Measure the diff, not the role count
Qwen Orchestrator’s README is ambitious. It promises a professional software development department with 22 specialized agents, 26 professional skills, six slash commands, persistent memory, and MCP tool integration. It also clearly states that the extension is community-built, Qwen Code-only, not affiliated with Alibaba, and not a standalone IDE plugin. That clarity is useful. Builders should preserve the same skepticism they would apply to any early agent framework: the claims are interesting; the output quality still has to survive review.
The correct evaluation is not whether the workflow feels like a team.
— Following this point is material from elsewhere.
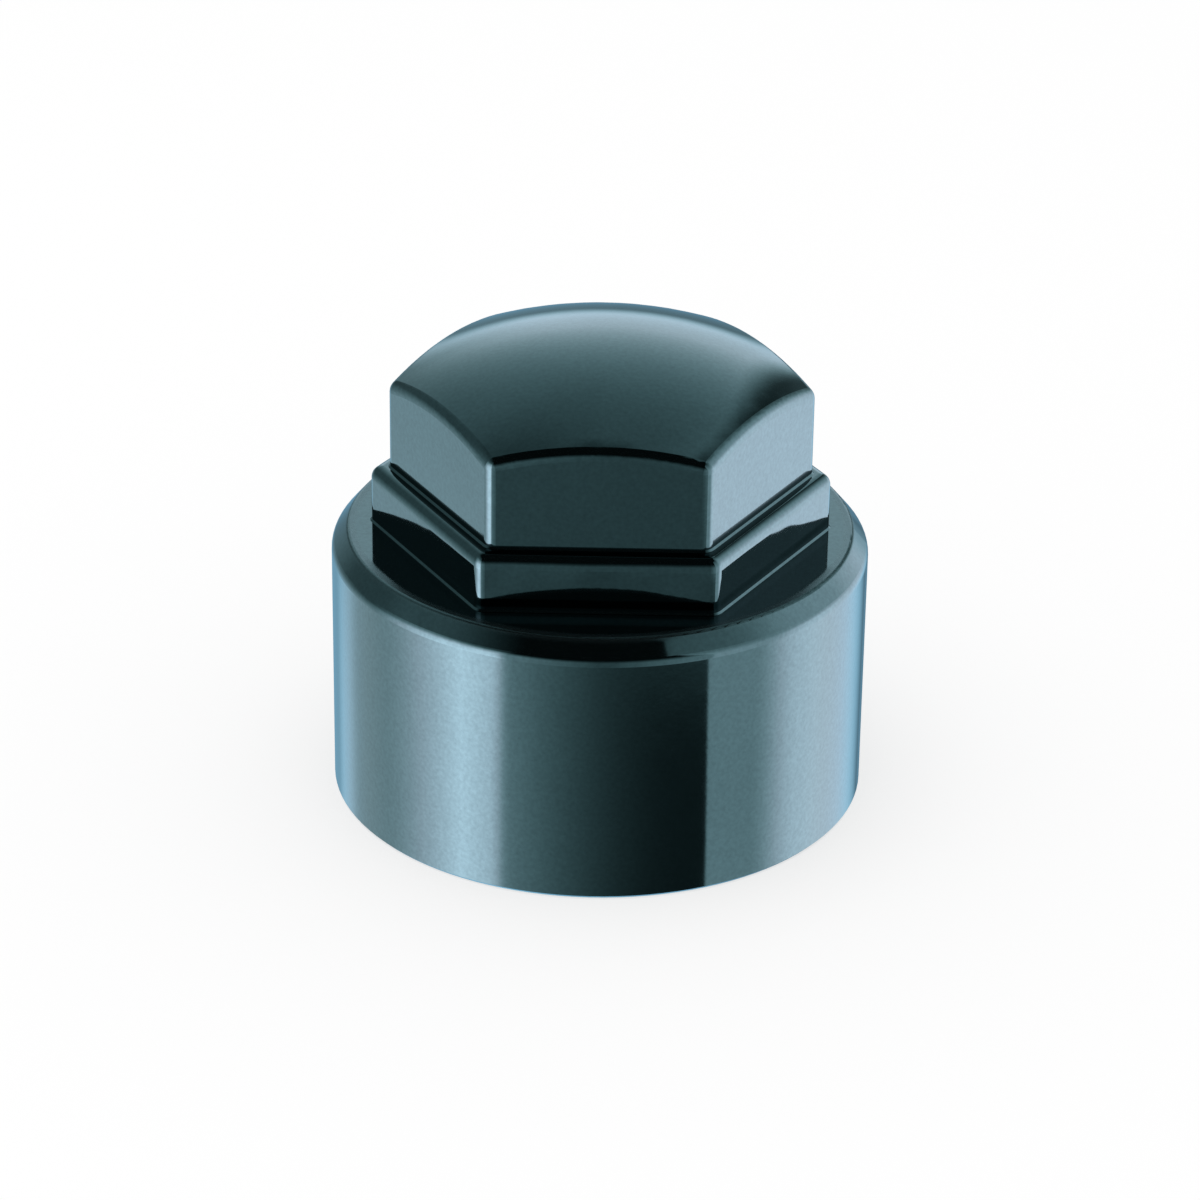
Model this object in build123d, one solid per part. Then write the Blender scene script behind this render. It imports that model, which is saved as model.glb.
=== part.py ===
from build123d import *

import os

# Wheel nut cover cap: one moulded shell that is pushed over the head of a hexagonal wheel bolt.
# Sizes are in millimetres. The origin is the middle of the mouth face, +Z runs up through the
# domed top, and both hexagons have a flat towards -Y and a corner towards +X.

# The bolt head that the cap covers, and the shell round it
BOLT_ACROSS = 17.0
SOCKET_PLAY = 0.3
WALL = 1.3

# Lower hexagon: it stands on the collar's shelf and ends in a ledge, rounded off but for a slim flat
LOWER_RISE = 2.95
LEDGE_WIDTH = 0.8
LEDGE_FLAT = 0.2

# Upper hexagon, closed by a dome
CAP_HEIGHT = 23.9
DOME_RADIUS = 22.0
UPPER_ROUNDING = 0.65

# Slim bevel that fills the inner corner at the foot of each hexagon
FOOT_BEVEL = 0.09

# Round collar with a chamfered shoulder, which stands out past the flats of the lower hexagon
COLLAR_STAND_OUT = 3.45
COLLAR_WALL = 1.5
RIM_HEIGHT = 12.9
CHAMFER_RUN = 0.8
CHAMFER_RISE = 0.95
SHOULDER_ROUNDING = 0.6
SHELF_ROUNDING = 0.25
MOUTH_BEVEL = 0.15

# Seat in the collar's mouth for the bolt's round flange
SEAT_STEP = 0.4
SEAT_DEPTH = 4.0
MOUTH_LEAD_IN = 0.3

# Spring fingers that carry the socket down inside the collar, one for each flat of the bolt
FINGER_CLEARANCE = 0.8
FINGER_LEAD_IN = 0.5
SLOT_WIDTH = 2.6

# Grip ribs, which take up the play and bite on the bolt's flats
RIB_WIDTH = 0.8
RIB_HEIGHT = 0.25
RIB_SPACING = 5.0

HEXAGON_SIDES = 6
RIBS_PER_FLAT = 2
# Pieces that are fused share this much, and cuts run out past a face by it
OVERLAP = 0.5

socket_across = BOLT_ACROSS + SOCKET_PLAY
lower_across = socket_across + 2 * WALL
upper_across = lower_across - 2 * LEDGE_WIDTH
hollow_across = upper_across - 2 * WALL
lower_rounding = LEDGE_WIDTH - LEDGE_FLAT

collar_radius = lower_across / 2 + COLLAR_STAND_OUT
shelf_height = RIM_HEIGHT + CHAMFER_RISE
shelf_radius = collar_radius - CHAMFER_RUN
shelf_underside = shelf_height - WALL
ledge_height = shelf_height + LOWER_RISE
ledge_underside = ledge_height - WALL
dome_centre = CAP_HEIGHT - DOME_RADIUS

collar_bore = collar_radius - COLLAR_WALL
seat_radius = collar_bore + SEAT_STEP
finger_end = SEAT_DEPTH + FINGER_CLEARANCE


def hexagon(across):
    """The outline, with a corner on the X axis."""
    return RegularPolygon(across / 2, HEXAGON_SIDES, major_radius=False)


def hexagonal_prism(across, bottom, top):
    """A hexagon of this width across the flats, from one height to another."""
    return Pos(0, 0, bottom) * extrude(hexagon(across), top - bottom)


def ball(radius):
    """The ball that shapes the dome, turned so that its seam and poles stay out of the dome."""
    return Pos(0, 0, dome_centre) * Rot(0, 90, 0) * Sphere(radius)


def round_space(radius, bottom, top):
    """The round space from one height to another."""
    return Pos(0, 0, bottom) * Cylinder(radius, top - bottom, align=(Align.CENTER, Align.CENTER, Align.MIN))


def grown_above(core, rounding, foot):
    """The core grown by a rounding, which rounds all its edges, and cut off square at its foot."""
    return split(offset(core, rounding, kind=Kind.ARC), Plane.XY.offset(foot), keep=Keep.TOP)


def corner_near(profile, radius, height):
    """The profile's corner at this place."""
    return profile.vertices().sort_by_distance((radius, height))[0]


def collar():
    """The round skirt, closed above by the shelf, with its chamfered shoulder."""
    profile = make_face(Polyline(
        (0, 0),
        (collar_radius, 0),
        (collar_radius, RIM_HEIGHT),
        (shelf_radius, shelf_height),
        (0, shelf_height),
        close=True,
    ))
    profile = fillet(corner_near(profile, collar_radius, RIM_HEIGHT), SHOULDER_ROUNDING)
    profile = fillet(corner_near(profile, shelf_radius, shelf_height), SHELF_ROUNDING)
    profile = chamfer(corner_near(profile, collar_radius, 0), MOUTH_BEVEL)
    return revolve(Plane.XZ * profile, Axis.Z)


def lower_hexagon():
    """The wider hexagon, rounded at its corners and along its ledge."""
    core = hexagonal_prism(lower_across - 2 * lower_rounding, 0, ledge_height - lower_rounding)
    return grown_above(core, lower_rounding, shelf_height - OVERLAP)


def upper_hexagon():
    """The narrower hexagon, closed by the dome and rounded at its corners and along the dome."""
    core = hexagonal_prism(upper_across - 2 * UPPER_ROUNDING, 0, CAP_HEIGHT)
    core &= ball(DOME_RADIUS - UPPER_ROUNDING)
    return grown_above(core, UPPER_ROUNDING, ledge_height - OVERLAP)


def set_on(base, boss):
    """The boss fused to the base, with a slim bevel in the corner between them."""
    joined = base + boss
    return chamfer(new_edges(base, boss, combined=joined), FOOT_BEVEL)


def collar_hollow():
    """The space inside the skirt, wider at the mouth, with a lead-in at its edge."""
    hollow = round_space(collar_bore, -OVERLAP, shelf_underside)
    hollow += round_space(seat_radius, -OVERLAP, SEAT_DEPTH)
    lead_in = Cone(seat_radius + MOUTH_LEAD_IN, seat_radius, MOUTH_LEAD_IN,
                   align=(Align.CENTER, Align.CENTER, Align.MIN))
    return hollow + lead_in


def socket_hollow():
    """The space for the bolt's head, which stops against the underside of the ledge."""
    return hexagonal_prism(socket_across, finger_end - OVERLAP, ledge_underside)


def head_hollow():
    """The space in the upper hexagon, under a dome of even thickness."""
    hollow = hexagonal_prism(hollow_across, ledge_underside - OVERLAP, CAP_HEIGHT)
    return hollow & ball(DOME_RADIUS - WALL)


def corner_slots():
    """One slot for each corner of the sleeve, so that its flats can spring apart."""
    reach = collar_bore
    height = shelf_underside - finger_end + OVERLAP
    slot = Box(reach, SLOT_WIDTH, height, align=(Align.MIN, Align.CENTER, Align.MIN))
    slots = PolarLocations(0, HEXAGON_SIDES) * (Pos(0, 0, finger_end - OVERLAP) * slot)
    return Part() + slots


def sleeve():
    """Six fingers that continue the lower hexagon's walls down inside the collar."""
    blank = hexagonal_prism(lower_across, finger_end, shelf_underside + OVERLAP)
    mouth = blank.faces().sort_by(Axis.Z)[0]
    outer_edge_cut = chamfer(mouth.edges(), FINGER_LEAD_IN)
    wide = Pos(0, 0, finger_end) * hexagon(socket_across + 2 * FINGER_LEAD_IN)
    narrow = Pos(0, 0, finger_end + FINGER_LEAD_IN) * hexagon(socket_across)
    return outer_edge_cut - loft([wide.face(), narrow.face()]) - corner_slots()


def grip_ribs():
    """Two slim ribs on each flat of the socket, which end in a slope towards the mouth."""
    foot = finger_end + FINGER_LEAD_IN
    outer = socket_across / 2 + OVERLAP
    inner = socket_across / 2 - RIB_HEIGHT
    side = Polyline(
        (outer, foot),
        (socket_across / 2, foot),
        (inner, foot + FINGER_LEAD_IN),
        (inner, ledge_underside + OVERLAP),
        (outer, ledge_underside + OVERLAP),
        close=True,
    )
    rib = extrude(Plane.YZ * make_face(side), RIB_WIDTH / 2, both=True)
    pair = Part() + GridLocations(RIB_SPACING, 0, RIBS_PER_FLAT, 1) * rib
    return Part() + PolarLocations(0, HEXAGON_SIDES) * pair


def cover_cap():
    """The whole moulding."""
    body = set_on(set_on(collar(), lower_hexagon()), upper_hexagon())
    body -= collar_hollow()
    body += sleeve()
    body -= socket_hollow()
    body -= head_hollow()
    return body + grip_ribs()


cap = cover_cap()
os.makedirs("parts", exist_ok=True)
export_step(cap, "parts/cover_cap.step")
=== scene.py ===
import math

import bpy
from mathutils import Matrix, Vector

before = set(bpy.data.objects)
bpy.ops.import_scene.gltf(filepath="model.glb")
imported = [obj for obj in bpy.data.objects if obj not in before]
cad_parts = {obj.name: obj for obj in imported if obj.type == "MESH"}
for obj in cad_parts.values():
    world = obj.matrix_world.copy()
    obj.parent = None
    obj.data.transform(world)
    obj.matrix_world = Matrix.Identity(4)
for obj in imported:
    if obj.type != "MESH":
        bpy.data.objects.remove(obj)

# Wheel nut cover cap on a white floor. The moulding stays as the CAD made it and gets its finish
# here; then come the floor, the studio round it, a lamp and the camera. Lengths are in metres.
MM = 0.001

# The photograph's camera: a long lens, in front and above, a touch to the right
CAMERA_DISTANCE = 230 * MM
CAMERA_TURN = math.radians(0.5)
CAMERA_ELEVATION = math.radians(26.7)
CAMERA_ROLL = math.radians(0.8)
AIM_HEIGHT = 9.55 * MM
AIM_ASIDE = 0.04 * MM
FIELD_WIDTH = 60.4 * MM
SENSOR_WIDTH = 36.0

# The moulding's own heights and widths, which part its polished outside from its satin inside.
# They run through the middle of its walls.
SHELF_WALL = 13.2 * MM
LEDGE_WALL = 16.15 * MM
COLLAR_INSIDE = 12.65 * MM
LOWER_WALL = 9.3 * MM
UPPER_WALL = 8.5 * MM
DOME_CENTRE = 1.9 * MM
DOME_WALL = 21.35 * MM
FLATS_TURN = math.radians(30)

# The tones of the finish, from dark to pale, and how much of the gloss's mottle is fine speckle
GLOSS_TONES = (0.082, 0.122, 0.129, 1), (0.144, 0.214, 0.224, 1)
SATIN_TONES = (0.100, 0.149, 0.157, 1), (0.126, 0.187, 0.196, 1)
SPECKLE_SHARE = 0.8

# Its roughness, how much that varies, and what the shelf's rounded edge has on top
GLOSS_ROUGHNESS = 0.04
GLOSS_VARIATION = 0.04
SATIN_ROUGHNESS = 0.26
SATIN_VARIATION = 0.10
SHELF_EDGE_ROUGHNESS = 0.22
SHELF_EDGE_RADIUS = 12.4 * MM
SHELF_EDGE_HEIGHT = 13.65 * MM
SHELF_EDGE_REACH = 0.32 * MM
SHELF_EDGE_FADE = 0.2 * MM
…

The correct evaluation is whether it produces smaller, clearer, more correct diffs in less wall-clock time. Can the Planner produce tasks that map to real code boundaries? Can the Frontend and Backend agents work without stepping on shared types? Does the Reviewer catch architectural mistakes or merely restate lint warnings? Does QA run tests or hallucinate confidence? Does the Security agent find actual vulnerabilities, or does it staple OWASP language onto every pull request like decorative caution tape?
Start smaller than the demo. Run one local Qwen Code agent against a real repository. Measure time to first useful patch, test pass rate, context size, GPU memory, and how often the model loops or stalls. Add a reviewer agent only if it catches issues the primary agent misses. Add test generation only if the tests fail for useful reasons. Add routing and cache infrastructure only when contention is measurable. Buying another box because a 22-agent diagram looks convincing is how engineers accidentally reinvent Kubernetes for a todo app.
There is a strong version of this idea, though. Parallel local agents can be valuable when the work is naturally decomposable: migration planning plus test generation, frontend/backend slice implementation, security review after a concrete diff, documentation updates against a stable API, or performance investigation with separate hypotheses. The winning pattern is not “replace a team with agents.” It is “use local inference parallelism to explore bounded branches, then force everything through a human-readable diff and a test gate.”
That is why this forum post is worth paying attention to despite the early stage. It shows the local-agent conversation moving from model choice to operations. The next useful tools in this space will not only add more personas. They will make agent work observable, interruptible, schedulable, and cheap enough to run without turning every coding session into a miniature data-center incident. The org chart is marketing. The cluster behavior is the product.